6.  Feel vibrations in your throat, mouth, neck, and chest when you sing.

Set up the instrument with your embouchure exactly in place as if you are going to play, but instead, sing through the instrument with your voice. Sing a comfortable note while using the correct fingering for that note. Feel the vibrations in your throat and neck. When you have a good sense of the vibrations in your throat and neck, feel the vibrations spread to the air inside of your mouth. Feel the air inside your mouth vibrate, and if your embouchure is poised, you will feel your lips vibrate slightly.

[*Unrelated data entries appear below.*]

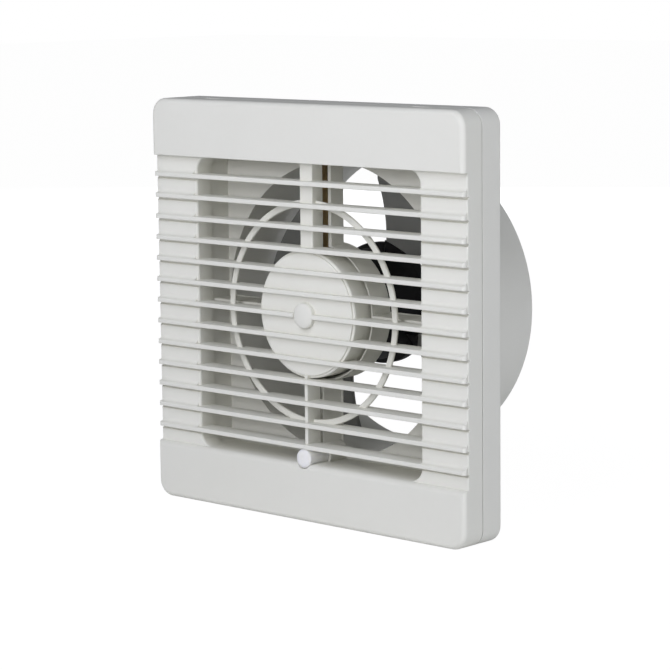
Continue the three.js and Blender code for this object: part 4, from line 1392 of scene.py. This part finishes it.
@dataclass(frozen=True)
class Studio:
    """A pale floor, soft light and the photograph's camera."""

    floor_level: float = -0.099
    lens: float = 134.58
    camera_place: Triple = (0.79838, -0.87280, 0.16264)
    camera_right: Triple = (0.73766, 0.67508, -0.01089)
    camera_down: Triple = (0.09093, -0.11531, -0.98916)
    camera_ahead: Triple = (-0.66902, 0.72867, -0.14645)
    key: Lamp = Lamp("key_lamp", (0.22, -1.08, 0.33), 0.45, 5.6, (0.93, 0.932, 1.0))
    top: Lamp = Lamp("top_lamp", (0.14, -0.84, 0.82), 0.6, 6.1, (0.85, 0.875, 1.0))
    side: Lamp = Lamp("side_lamp", (0.95, 0.10, 0.02), 0.5, 4.7, (0.90, 0.92, 1.0))
    rear: Lamp = Lamp("rear_lamp", (-1.0, 1.45, 0.02), 0.9, 26.0, (0.88, 0.90, 1.0))
    sky: float = 0.035
    sky_colour: tuple[float, ...] = (0.88, 0.93, 1.0, 1.0)
    glossy_share: float = 0.12
    floor_grey: tuple[float, ...] = (0.82, 0.82, 0.82, 1.0)
    floor_white: float = 1.06
    floor_share: float = 0.93

    def camera(self) -> None:
        """Put the camera where the photograph was taken."""
        data = bpy.data.cameras.new("camera")
        data.lens, data.sensor_width = self.lens, 36.0
        data.clip_start, data.clip_end = 0.01, 50.0
        camera = placed("camera", data)
        right, down, ahead = (Vector(v).normalized() for v in
                              (self.camera_right, self.camera_down, self.camera_ahead))
        columns = Matrix((right, -down, -ahead)).transposed()
        camera.matrix_world = Matrix.Translation(self.camera_place) @ columns.to_4x4()
        bpy.context.scene.camera = camera

    def world(self) -> None:
        """Surround the fan with even light and a white background."""
        world = bpy.data.worlds.new("studio_world")
        bpy.context.scene.world = world
        graph = Graph(world, "ShaderNodeOutputWorld")
        even = graph.node("ShaderNodeBackground", {},
                          {"Color": self.sky_colour, "Strength": self.sky})
        white = graph.node("ShaderNodeBackground", {}, {"Color": (1, 1, 1, 1), "Strength": 1.0})
        seen = graph.seen_white(self.glossy_share)
        graph.show(graph.node("ShaderNodeMixShader", {}, {0: seen, 1: even, 2: white}))

    def floor(self) -> None:
        """Lay a plain pale floor that keeps a faint shadow."""
        bpy.ops.mesh.primitive_plane_add(size=12, location=(0, 0, self.floor_level))
        piece = new_piece("floor")
        graph = Graph.material("floor_white")
        plain = graph.node("ShaderNodeBsdfDiffuse", {}, {"Color": self.floor_grey})
        white = graph.node("ShaderNodeEmission", {},
                           {"Color": (1, 1, 1, 1), "Strength": self.floor_white})
        seen = graph.seen_white(self.glossy_share) * self.floor_share
        mixed = graph.node("ShaderNodeMixShader", {}, {0: seen, 1: plain, 2: white})
        piece.data.materials.append(graph.show(mixed))

    def build(self) -> None:
        """Set up camera, light, world and floor."""
        self.camera()
        for lamp in (self.key, self.top, self.side, self.rear):
            lamp.hang()
        self.world()
        self.floor()
        bpy.context.scene.view_settings.view_transform = "Standard"


def main() -> None:
    """Build the studio and the fan."""
    logging.basicConfig(level=logging.INFO, format="%(name)s: %(message)s")
    finishes = Finishes()
    Studio().build()
    FrontGrille().build(finishes)
    RearHousing().build(finishes)
    Impeller().build(finishes)
    Indicator().build(finishes)
    FittedParts().build(finishes)


if __name__ == "__main__":
    main()
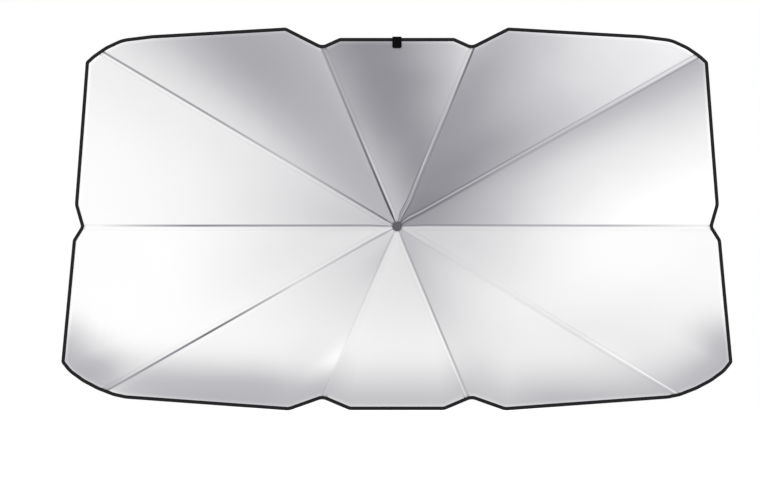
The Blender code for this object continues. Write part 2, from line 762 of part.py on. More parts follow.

Without changing the positioning of your body, play the same note on your instrument and try to recreate all of those sensations. Repeat the process of singing, then playing, until the throat is comfortably vibrating when you play your instrument.

7.  Feel vibrations in your nose, nasal cavity, forehead, and throat when you hum.

Hum. While you are humming, feel the vibrations especially in the nose. While you are humming, touch your nose, and you will feel vibrations on the surface. Feel how the air inside of your nasal cavity vibrates, and how the sound is projected out of your nose when you hum. When you play your instrument, try to recreate these physical feelings. Repeat the process of humming, then playing, until you can feel your nose vibrating when you play your instrument.



As you become more in touch with vibrations, continually connect what is felt with what is heard. Learn to connect certain sounds with certain kinds of vibrations. Use your feeling of vibrations to improve your ears' sensitivity to sound, and use what you hear to improve your body's awareness of vibrations. Connect your feeling of vibrations with your experience of sound, and you will be able to produce a sound that is colorful, expressive, and unique.